# MATERIAL PROVIDED:
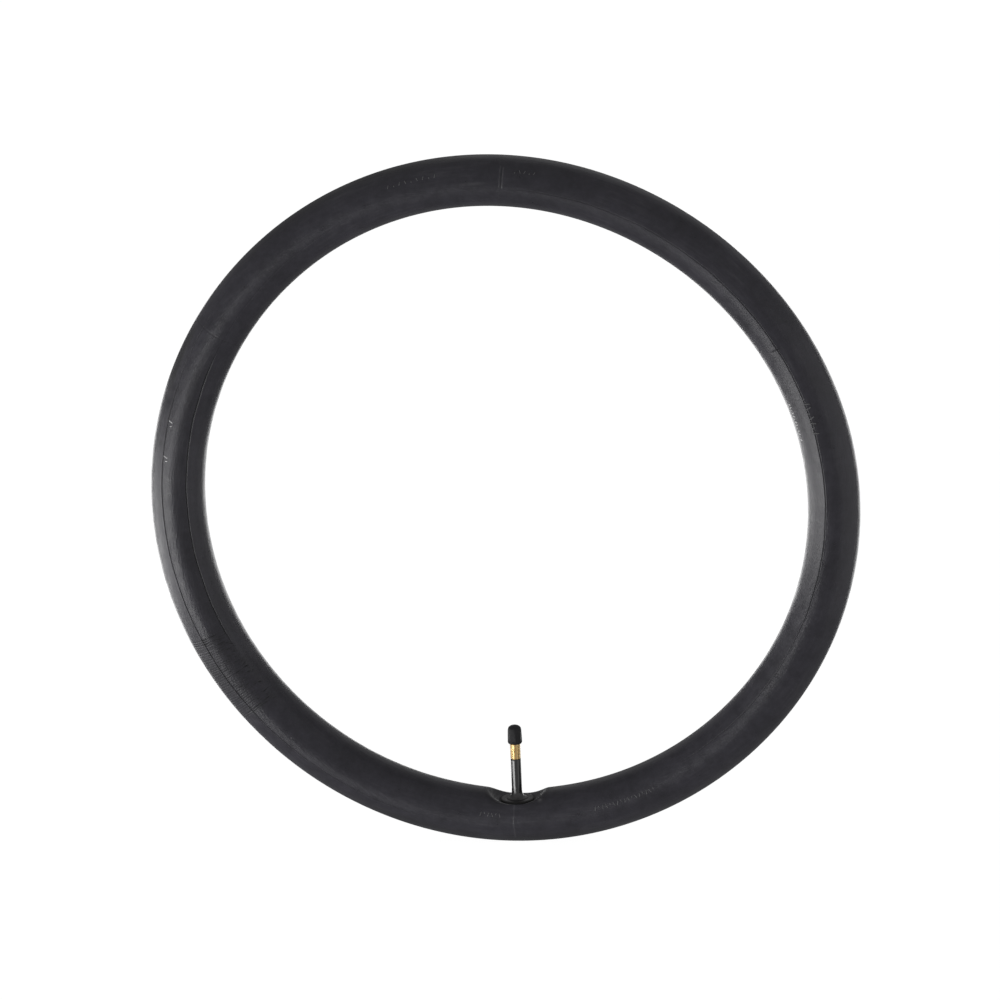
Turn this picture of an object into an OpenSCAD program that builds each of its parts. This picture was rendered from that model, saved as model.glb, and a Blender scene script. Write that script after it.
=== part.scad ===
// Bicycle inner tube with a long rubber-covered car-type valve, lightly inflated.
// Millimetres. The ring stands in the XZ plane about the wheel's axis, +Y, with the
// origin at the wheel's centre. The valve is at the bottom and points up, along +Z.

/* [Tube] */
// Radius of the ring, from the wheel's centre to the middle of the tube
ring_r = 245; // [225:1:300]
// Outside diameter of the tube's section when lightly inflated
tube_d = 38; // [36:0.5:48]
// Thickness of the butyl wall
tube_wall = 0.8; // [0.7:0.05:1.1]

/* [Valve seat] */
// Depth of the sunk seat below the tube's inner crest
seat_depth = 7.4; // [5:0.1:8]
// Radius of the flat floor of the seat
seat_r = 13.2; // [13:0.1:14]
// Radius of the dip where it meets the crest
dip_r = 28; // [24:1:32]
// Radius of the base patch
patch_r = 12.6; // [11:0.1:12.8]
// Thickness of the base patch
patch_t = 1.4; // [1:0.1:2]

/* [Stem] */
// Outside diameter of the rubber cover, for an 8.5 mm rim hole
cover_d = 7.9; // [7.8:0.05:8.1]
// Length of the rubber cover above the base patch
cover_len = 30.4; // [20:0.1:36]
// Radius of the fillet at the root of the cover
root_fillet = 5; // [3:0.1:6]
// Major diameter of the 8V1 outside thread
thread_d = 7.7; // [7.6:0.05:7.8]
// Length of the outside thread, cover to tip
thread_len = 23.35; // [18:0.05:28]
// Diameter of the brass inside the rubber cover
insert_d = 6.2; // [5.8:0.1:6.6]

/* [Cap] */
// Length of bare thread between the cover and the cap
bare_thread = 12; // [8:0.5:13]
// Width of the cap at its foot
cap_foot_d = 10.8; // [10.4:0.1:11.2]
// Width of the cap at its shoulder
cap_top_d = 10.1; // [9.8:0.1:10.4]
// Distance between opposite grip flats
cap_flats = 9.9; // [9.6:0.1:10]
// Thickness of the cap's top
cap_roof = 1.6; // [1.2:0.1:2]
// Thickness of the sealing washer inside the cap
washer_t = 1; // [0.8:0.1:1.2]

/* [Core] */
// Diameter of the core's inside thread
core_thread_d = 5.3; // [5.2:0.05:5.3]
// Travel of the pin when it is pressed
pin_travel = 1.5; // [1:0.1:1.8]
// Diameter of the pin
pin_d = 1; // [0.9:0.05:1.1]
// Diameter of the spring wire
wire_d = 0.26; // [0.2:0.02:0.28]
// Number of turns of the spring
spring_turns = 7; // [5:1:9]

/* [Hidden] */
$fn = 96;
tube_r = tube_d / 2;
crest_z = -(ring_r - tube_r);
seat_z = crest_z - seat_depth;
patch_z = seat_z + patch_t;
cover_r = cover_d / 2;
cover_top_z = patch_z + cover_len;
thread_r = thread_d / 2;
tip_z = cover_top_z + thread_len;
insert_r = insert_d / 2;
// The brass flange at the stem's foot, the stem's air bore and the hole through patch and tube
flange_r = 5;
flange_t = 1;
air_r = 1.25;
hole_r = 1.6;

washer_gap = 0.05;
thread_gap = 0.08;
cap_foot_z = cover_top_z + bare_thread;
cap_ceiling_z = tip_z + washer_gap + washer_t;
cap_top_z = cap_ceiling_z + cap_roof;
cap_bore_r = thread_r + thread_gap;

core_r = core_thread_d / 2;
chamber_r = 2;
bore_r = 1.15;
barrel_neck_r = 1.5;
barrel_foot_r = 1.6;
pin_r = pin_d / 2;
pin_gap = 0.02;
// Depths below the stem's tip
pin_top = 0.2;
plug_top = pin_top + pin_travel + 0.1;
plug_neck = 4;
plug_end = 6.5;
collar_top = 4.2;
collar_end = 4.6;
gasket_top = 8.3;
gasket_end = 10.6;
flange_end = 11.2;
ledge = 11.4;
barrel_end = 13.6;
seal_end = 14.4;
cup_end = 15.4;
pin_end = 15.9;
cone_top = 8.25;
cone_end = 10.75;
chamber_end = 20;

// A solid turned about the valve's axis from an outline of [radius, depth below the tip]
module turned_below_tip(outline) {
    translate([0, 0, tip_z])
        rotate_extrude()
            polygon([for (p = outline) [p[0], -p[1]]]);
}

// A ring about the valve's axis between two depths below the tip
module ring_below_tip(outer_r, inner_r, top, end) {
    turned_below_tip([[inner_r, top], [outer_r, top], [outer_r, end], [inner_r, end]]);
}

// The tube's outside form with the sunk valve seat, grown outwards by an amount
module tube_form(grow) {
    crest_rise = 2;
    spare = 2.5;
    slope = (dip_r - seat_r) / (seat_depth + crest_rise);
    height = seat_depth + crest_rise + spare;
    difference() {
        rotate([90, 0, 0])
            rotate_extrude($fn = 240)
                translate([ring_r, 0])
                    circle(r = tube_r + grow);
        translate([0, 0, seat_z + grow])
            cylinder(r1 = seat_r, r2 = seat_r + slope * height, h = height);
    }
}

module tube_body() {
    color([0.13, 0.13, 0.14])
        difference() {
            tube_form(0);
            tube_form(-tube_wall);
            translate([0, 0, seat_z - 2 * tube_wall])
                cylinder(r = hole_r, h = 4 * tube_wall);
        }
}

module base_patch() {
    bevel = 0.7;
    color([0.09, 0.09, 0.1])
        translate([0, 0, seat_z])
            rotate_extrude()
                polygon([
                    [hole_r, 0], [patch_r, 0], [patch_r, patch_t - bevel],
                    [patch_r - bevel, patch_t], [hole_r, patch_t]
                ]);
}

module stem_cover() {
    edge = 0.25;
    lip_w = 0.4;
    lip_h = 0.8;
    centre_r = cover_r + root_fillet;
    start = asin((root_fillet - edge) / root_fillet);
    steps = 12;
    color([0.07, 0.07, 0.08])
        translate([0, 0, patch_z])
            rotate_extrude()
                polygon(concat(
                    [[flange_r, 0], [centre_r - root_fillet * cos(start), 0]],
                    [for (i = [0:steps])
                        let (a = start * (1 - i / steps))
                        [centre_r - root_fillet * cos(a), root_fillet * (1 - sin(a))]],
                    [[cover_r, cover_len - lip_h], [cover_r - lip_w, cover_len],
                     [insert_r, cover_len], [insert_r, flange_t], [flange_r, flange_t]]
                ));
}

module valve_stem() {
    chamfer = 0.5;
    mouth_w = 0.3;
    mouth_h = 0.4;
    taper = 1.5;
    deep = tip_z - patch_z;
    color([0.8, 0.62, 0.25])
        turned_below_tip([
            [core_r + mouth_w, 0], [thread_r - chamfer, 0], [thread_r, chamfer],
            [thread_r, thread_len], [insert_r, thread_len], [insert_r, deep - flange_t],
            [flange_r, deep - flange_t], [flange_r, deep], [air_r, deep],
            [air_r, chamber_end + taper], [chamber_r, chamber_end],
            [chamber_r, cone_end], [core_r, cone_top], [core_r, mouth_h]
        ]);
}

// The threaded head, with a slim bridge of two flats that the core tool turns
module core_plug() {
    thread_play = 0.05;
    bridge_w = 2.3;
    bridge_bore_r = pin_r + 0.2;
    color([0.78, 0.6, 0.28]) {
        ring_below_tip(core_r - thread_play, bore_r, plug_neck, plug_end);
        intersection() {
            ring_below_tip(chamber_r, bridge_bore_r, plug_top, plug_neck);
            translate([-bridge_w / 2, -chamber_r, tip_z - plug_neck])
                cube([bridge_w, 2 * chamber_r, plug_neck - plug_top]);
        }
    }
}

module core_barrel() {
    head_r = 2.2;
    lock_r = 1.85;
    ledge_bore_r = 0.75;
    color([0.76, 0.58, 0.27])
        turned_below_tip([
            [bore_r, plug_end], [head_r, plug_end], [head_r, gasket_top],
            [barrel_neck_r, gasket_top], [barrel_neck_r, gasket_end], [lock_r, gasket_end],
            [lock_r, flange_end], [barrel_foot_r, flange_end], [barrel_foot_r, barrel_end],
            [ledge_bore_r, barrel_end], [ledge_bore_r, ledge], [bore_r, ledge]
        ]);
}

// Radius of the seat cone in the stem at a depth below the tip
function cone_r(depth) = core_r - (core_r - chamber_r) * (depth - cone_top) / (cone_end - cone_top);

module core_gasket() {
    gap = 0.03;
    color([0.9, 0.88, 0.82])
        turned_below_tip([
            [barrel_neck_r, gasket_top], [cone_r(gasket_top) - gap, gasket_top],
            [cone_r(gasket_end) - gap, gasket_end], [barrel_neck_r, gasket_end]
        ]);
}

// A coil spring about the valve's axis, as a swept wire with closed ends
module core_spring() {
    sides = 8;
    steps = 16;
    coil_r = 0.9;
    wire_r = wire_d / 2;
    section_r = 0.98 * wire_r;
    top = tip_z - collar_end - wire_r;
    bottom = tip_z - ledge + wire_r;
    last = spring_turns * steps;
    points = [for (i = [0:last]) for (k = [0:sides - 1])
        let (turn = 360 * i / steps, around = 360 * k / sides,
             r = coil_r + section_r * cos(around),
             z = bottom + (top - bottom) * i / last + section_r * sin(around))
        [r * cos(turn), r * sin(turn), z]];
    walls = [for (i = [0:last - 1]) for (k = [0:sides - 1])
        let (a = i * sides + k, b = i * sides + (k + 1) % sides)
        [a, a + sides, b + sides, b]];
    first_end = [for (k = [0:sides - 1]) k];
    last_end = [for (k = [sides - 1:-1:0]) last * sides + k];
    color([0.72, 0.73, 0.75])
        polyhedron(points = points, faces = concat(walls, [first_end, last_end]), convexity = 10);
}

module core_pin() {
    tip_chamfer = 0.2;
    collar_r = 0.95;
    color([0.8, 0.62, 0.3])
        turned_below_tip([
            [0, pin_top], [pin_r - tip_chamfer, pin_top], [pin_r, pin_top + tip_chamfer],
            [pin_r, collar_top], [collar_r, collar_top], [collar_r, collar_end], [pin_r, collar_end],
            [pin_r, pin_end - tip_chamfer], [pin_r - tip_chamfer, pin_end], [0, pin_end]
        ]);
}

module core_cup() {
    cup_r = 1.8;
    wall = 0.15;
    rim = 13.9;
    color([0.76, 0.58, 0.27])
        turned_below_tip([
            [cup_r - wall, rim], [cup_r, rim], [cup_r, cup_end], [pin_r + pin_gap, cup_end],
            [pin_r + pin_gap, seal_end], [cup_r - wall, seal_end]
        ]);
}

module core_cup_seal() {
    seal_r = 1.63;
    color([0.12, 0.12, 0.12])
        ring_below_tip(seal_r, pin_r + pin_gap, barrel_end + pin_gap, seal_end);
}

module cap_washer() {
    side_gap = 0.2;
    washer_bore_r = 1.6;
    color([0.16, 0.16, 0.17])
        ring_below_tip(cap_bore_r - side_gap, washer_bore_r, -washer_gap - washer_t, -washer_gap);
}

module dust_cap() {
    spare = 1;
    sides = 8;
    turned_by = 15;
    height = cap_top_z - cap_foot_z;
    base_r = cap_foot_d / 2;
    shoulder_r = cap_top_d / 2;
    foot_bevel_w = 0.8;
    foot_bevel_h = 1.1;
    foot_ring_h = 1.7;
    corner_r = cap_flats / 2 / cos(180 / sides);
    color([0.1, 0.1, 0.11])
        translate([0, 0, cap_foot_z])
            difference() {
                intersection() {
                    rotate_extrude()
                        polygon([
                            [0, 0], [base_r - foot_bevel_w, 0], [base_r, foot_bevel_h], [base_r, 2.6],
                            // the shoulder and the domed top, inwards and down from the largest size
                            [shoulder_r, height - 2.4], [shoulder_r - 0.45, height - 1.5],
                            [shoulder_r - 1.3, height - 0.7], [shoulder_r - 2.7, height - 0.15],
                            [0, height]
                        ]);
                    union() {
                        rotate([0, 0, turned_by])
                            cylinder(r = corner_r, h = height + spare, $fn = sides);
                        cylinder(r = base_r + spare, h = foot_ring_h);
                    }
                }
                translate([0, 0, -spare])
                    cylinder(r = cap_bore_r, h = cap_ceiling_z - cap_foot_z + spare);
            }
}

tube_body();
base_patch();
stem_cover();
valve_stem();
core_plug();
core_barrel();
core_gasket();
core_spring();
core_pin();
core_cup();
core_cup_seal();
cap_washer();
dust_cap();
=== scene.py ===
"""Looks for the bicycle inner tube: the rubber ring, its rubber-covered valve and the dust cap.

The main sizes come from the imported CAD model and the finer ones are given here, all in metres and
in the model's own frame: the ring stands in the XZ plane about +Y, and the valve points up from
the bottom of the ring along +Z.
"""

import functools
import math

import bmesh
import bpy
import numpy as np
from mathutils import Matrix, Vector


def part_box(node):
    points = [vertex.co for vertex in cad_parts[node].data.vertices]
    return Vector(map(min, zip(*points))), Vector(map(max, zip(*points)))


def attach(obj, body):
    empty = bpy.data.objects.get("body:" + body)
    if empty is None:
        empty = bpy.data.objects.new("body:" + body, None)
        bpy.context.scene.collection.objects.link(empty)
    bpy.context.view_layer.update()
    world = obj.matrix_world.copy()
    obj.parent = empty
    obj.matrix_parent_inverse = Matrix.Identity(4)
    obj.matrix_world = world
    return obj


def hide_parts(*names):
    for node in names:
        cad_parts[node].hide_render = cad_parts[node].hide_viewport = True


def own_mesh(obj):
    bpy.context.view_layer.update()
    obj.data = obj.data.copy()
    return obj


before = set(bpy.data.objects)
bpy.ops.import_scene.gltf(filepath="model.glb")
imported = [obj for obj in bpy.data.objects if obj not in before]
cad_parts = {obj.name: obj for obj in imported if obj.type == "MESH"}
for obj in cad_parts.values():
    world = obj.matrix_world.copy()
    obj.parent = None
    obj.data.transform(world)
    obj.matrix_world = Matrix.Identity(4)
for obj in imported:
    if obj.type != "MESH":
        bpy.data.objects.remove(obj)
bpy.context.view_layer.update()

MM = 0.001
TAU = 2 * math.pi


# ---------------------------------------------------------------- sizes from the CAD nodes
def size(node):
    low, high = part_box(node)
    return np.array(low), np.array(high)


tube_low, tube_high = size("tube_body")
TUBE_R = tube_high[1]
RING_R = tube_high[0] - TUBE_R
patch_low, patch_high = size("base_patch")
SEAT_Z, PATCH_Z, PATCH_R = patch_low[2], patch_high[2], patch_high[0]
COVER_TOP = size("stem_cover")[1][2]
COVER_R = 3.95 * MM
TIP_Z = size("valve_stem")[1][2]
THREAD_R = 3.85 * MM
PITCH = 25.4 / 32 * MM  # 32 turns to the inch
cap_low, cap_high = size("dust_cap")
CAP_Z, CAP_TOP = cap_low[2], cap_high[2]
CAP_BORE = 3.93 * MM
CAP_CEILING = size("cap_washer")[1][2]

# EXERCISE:
Each line from the line containing "tube_body();" through the line containing "before = set(bpy.data.objects)" is to be transcribed exactly, and no other line.

# RESPONSE TO THIS EXERCISE:
tube_body();
base_patch();
stem_cover();
valve_stem();
core_plug();
core_barrel();
core_gasket();
core_spring();
core_pin();
core_cup();
core_cup_seal();
cap_washer();
dust_cap();
=== scene.py ===
"""Looks for the bicycle inner tube: the rubber ring, its rubber-covered valve and the dust cap.

The main sizes come from the imported CAD model and the finer ones are given here, all in metres and
in the model's own frame: the ring stands in the XZ plane about +Y, and the valve points up from
the bottom of the ring along +Z.
"""

import functools
import math

import bmesh
import bpy
import numpy as np
from mathutils import Matrix, Vector


def part_box(node):
    points = [vertex.co for vertex in cad_parts[node].data.vertices]
    return Vector(map(min, zip(*points))), Vector(map(max, zip(*points)))


def attach(obj, body):
    empty = bpy.data.objects.get("body:" + body)
    if empty is None:
        empty = bpy.data.objects.new("body:" + body, None)
        bpy.context.scene.collection.objects.link(empty)
    bpy.context.view_layer.update()
    world = obj.matrix_world.copy()
    obj.parent = empty
    obj.matrix_parent_inverse = Matrix.Identity(4)
    obj.matrix_world = world
    return obj


def hide_parts(*names):
    for node in names:
        cad_parts[node].hide_render = cad_parts[node].hide_viewport = True


def own_mesh(obj):
    bpy.context.view_layer.update()
    obj.data = obj.data.copy()
    return obj


before = set(bpy.data.objects)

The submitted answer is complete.